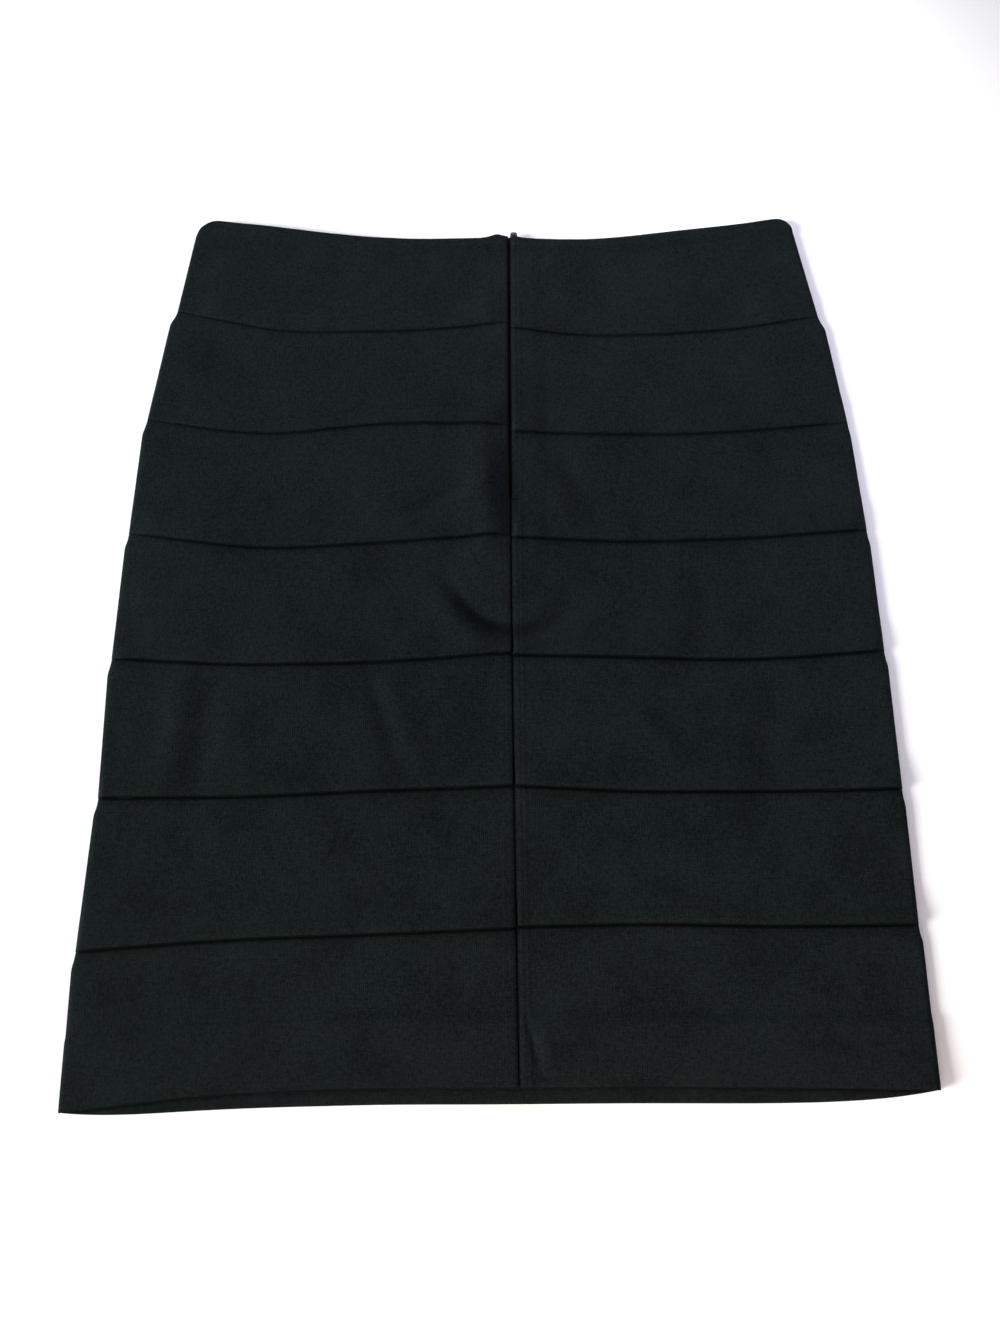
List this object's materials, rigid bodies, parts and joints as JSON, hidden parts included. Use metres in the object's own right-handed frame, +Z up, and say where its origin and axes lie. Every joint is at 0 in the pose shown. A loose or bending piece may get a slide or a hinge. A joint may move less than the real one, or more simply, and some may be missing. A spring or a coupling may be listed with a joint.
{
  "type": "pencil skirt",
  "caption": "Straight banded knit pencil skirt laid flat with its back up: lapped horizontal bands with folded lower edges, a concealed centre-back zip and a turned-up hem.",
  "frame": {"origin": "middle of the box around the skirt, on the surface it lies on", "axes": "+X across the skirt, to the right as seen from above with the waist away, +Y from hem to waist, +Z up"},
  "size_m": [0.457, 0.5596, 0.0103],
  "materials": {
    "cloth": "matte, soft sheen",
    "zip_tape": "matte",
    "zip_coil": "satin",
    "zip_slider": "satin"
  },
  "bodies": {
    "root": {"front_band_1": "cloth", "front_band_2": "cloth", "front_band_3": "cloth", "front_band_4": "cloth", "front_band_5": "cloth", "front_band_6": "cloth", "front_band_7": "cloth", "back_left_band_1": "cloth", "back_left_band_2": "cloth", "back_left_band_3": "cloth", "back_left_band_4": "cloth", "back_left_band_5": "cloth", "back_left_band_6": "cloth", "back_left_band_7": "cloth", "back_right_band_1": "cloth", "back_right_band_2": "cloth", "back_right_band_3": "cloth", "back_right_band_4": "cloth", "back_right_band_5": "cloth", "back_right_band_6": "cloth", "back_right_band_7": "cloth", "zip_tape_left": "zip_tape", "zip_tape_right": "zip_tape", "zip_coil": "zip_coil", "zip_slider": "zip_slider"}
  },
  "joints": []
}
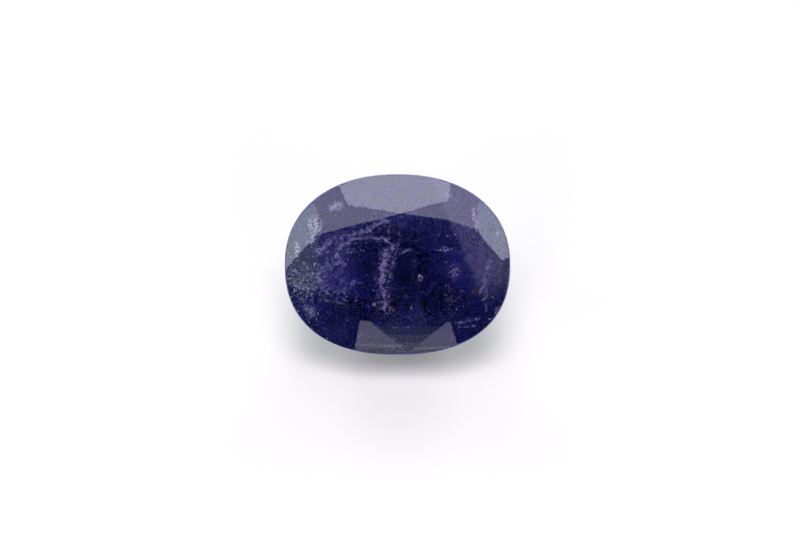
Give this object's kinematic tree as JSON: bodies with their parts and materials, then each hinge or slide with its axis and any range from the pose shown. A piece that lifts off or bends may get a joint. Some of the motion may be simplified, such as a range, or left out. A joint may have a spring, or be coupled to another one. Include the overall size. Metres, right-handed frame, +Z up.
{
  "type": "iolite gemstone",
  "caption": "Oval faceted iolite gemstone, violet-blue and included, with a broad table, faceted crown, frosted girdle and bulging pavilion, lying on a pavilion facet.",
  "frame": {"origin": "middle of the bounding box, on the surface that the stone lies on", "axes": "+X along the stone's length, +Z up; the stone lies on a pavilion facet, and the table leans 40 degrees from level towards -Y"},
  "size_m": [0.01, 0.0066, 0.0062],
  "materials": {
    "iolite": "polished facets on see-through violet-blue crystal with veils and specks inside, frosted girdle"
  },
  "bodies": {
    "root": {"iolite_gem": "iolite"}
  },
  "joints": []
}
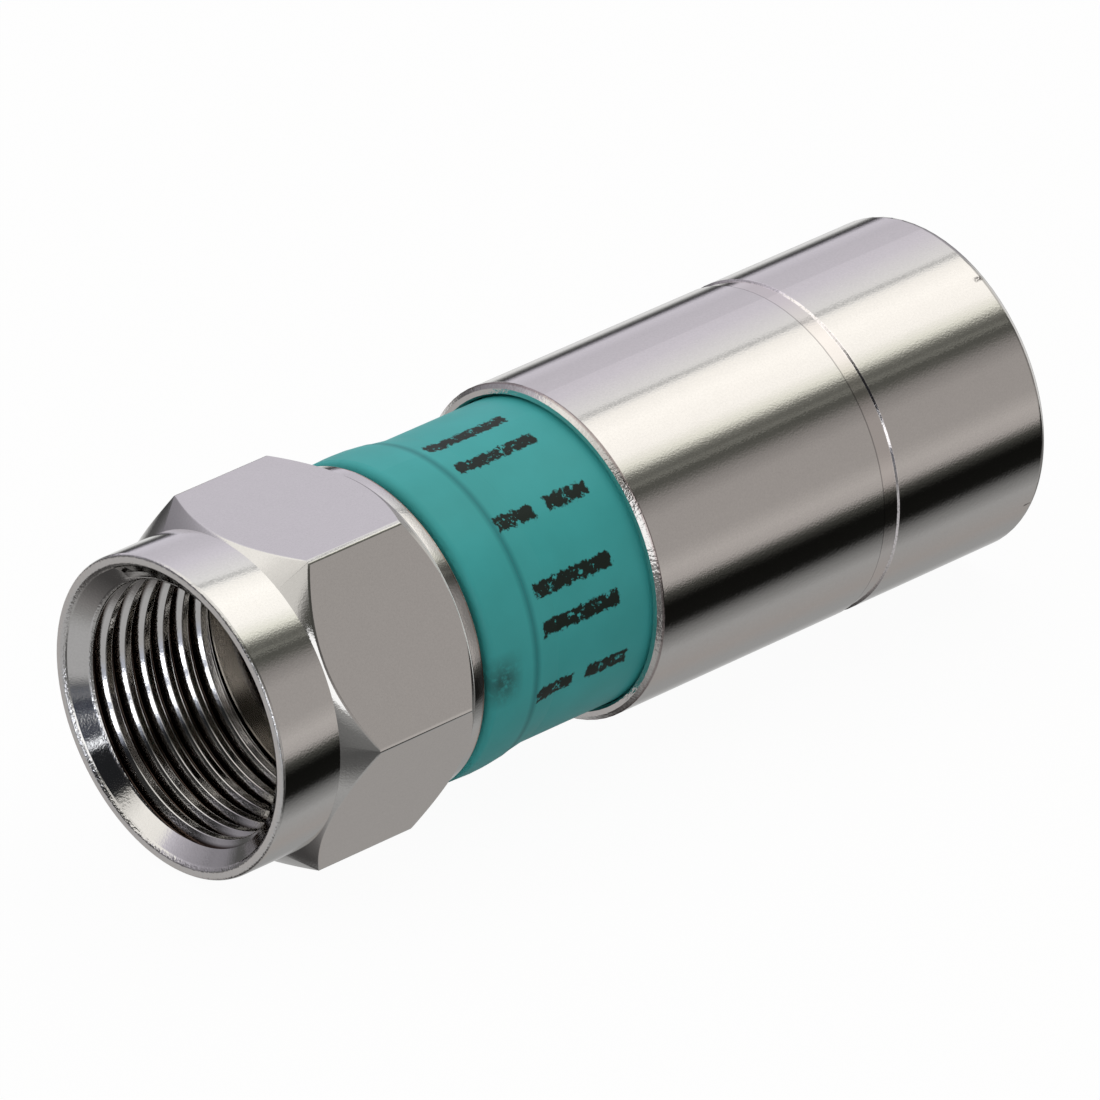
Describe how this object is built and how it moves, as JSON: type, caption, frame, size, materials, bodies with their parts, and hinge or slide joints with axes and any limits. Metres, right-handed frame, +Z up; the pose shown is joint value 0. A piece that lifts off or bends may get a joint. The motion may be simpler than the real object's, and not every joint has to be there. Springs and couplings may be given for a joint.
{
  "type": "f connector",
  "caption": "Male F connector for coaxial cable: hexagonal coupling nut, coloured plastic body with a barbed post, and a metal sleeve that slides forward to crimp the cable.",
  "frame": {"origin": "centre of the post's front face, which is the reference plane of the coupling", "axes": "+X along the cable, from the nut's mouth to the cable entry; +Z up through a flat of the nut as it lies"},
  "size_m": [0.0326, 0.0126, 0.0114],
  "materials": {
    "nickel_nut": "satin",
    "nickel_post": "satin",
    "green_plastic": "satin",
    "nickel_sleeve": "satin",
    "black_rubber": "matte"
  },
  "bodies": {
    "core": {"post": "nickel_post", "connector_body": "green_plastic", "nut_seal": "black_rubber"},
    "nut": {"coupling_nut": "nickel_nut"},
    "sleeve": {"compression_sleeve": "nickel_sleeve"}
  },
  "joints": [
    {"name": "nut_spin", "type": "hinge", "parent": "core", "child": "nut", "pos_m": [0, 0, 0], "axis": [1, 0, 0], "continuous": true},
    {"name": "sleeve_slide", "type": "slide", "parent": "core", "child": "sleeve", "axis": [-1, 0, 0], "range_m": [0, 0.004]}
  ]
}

---

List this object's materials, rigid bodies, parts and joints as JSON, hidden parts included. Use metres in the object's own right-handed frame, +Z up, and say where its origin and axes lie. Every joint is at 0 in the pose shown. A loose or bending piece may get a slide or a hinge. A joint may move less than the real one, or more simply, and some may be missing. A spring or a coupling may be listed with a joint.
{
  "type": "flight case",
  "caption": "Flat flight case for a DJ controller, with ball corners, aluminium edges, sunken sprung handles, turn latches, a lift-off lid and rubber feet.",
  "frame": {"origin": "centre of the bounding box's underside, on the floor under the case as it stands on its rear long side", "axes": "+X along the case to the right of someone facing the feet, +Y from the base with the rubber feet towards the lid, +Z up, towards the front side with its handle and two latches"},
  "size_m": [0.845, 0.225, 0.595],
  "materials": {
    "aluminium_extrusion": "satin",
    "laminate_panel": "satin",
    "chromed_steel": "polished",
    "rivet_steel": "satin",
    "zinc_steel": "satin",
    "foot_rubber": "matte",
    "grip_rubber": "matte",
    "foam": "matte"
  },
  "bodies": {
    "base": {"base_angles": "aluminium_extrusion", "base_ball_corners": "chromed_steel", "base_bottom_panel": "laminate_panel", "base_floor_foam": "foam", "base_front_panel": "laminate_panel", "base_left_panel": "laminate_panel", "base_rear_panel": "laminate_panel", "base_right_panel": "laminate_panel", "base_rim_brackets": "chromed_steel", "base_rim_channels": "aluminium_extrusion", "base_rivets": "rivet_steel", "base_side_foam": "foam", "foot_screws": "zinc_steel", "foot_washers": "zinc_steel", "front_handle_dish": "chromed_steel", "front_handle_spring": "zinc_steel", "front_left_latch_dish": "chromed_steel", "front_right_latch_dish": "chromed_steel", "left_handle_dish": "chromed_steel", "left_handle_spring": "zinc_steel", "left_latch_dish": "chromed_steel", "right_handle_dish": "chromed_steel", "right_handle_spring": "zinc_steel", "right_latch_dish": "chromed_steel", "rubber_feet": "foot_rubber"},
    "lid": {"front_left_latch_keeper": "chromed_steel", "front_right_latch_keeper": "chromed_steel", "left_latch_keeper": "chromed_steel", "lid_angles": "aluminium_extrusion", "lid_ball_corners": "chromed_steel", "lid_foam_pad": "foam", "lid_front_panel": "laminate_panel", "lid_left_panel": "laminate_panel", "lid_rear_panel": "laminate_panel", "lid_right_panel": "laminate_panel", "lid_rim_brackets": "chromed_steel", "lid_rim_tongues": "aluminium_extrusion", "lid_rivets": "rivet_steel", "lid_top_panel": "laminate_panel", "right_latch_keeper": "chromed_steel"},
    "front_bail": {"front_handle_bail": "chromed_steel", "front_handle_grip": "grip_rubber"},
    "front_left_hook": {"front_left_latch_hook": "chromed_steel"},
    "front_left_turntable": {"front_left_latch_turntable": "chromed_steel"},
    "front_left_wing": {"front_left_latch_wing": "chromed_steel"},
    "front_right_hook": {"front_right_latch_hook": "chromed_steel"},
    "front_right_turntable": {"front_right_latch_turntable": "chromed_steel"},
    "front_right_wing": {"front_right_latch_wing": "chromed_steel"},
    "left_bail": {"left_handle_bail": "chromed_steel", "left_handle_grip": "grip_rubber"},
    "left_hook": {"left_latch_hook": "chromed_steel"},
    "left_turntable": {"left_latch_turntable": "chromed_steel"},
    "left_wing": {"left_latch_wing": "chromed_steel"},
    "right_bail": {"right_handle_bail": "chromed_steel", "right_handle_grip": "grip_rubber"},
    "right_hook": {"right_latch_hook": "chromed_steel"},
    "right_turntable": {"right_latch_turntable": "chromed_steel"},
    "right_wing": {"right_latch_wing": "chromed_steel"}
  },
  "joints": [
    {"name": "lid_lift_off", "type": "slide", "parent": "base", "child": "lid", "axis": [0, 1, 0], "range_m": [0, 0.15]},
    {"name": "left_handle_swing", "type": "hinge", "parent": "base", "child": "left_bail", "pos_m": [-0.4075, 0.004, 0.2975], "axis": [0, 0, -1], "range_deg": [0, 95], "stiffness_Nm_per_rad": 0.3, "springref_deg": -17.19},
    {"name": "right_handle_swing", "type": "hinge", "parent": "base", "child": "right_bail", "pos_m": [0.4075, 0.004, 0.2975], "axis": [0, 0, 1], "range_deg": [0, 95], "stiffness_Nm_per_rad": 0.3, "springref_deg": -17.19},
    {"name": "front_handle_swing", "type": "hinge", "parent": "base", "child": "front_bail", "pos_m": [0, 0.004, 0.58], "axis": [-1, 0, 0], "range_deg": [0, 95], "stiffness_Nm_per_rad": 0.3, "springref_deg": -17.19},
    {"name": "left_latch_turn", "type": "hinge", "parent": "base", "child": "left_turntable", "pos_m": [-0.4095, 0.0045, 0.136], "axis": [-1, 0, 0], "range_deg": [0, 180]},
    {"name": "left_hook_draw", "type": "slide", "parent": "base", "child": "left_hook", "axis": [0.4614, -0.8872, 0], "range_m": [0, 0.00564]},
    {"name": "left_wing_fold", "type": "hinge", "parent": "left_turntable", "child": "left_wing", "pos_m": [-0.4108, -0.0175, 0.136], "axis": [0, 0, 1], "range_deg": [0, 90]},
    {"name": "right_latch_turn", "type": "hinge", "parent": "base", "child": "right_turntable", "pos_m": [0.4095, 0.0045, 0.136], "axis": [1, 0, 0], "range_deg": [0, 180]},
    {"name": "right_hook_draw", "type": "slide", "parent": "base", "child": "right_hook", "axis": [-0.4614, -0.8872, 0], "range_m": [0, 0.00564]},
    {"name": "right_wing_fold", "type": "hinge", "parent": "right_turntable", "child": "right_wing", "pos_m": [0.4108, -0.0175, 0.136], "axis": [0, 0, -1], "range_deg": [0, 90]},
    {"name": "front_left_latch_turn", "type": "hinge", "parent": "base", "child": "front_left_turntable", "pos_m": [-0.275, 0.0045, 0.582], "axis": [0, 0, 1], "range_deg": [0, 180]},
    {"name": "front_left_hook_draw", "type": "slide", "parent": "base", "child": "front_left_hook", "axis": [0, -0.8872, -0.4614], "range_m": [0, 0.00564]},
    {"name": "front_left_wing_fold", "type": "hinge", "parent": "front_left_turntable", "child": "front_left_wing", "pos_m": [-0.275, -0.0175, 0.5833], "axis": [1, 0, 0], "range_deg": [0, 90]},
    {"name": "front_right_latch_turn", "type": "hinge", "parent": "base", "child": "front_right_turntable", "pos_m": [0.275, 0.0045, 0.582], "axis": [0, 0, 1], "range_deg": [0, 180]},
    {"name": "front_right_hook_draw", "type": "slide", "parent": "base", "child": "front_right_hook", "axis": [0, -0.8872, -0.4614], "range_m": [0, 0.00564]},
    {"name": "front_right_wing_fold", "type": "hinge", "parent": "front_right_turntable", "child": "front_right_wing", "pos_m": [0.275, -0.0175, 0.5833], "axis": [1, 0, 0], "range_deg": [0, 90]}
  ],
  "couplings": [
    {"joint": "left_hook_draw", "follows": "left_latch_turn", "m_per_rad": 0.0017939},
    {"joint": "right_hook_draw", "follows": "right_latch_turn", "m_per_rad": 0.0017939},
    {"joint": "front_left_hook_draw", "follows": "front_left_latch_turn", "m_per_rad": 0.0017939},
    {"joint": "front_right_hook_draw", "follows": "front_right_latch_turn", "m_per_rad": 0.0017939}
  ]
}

What you will do: Which lines contain the word "from"? Return each of them.

The output:
  "frame": {"origin": "middle of the box around the skirt, on the surface it lies on", "axes": "+X across the skirt, to the right as seen from above with the waist away, +Y from hem to waist, +Z up"},
Give this object's kinematic tree as JSON: bodies with their parts and materials, then each hinge or slide with its axis and any range from the pose shown. A piece that lifts off or bends may get a joint. Some of the motion may be simplified, such as a range, or left out. A joint may have a spring, or be coupled to another one. Include the overall size. Metres, right-handed frame, +Z up.
  "frame": {"origin": "middle of the bounding box, on the surface that the stone lies on", "axes": "+X along the stone's length, +Z up; the stone lies on a pavilion facet, and the table leans 40 degrees from level towards -Y"},
  "frame": {"origin": "centre of the post's front face, which is the reference plane of the coupling", "axes": "+X along the cable, from the nut's mouth to the cable entry; +Z up through a flat of the nut as it lies"},
  "frame": {"origin": "centre of the bounding box's underside, on the floor under the case as it stands on its rear long side", "axes": "+X along the case to the right of someone facing the feet, +Y from the base with the rubber feet towards the lid, +Z up, towards the front side with its handle and two latches"},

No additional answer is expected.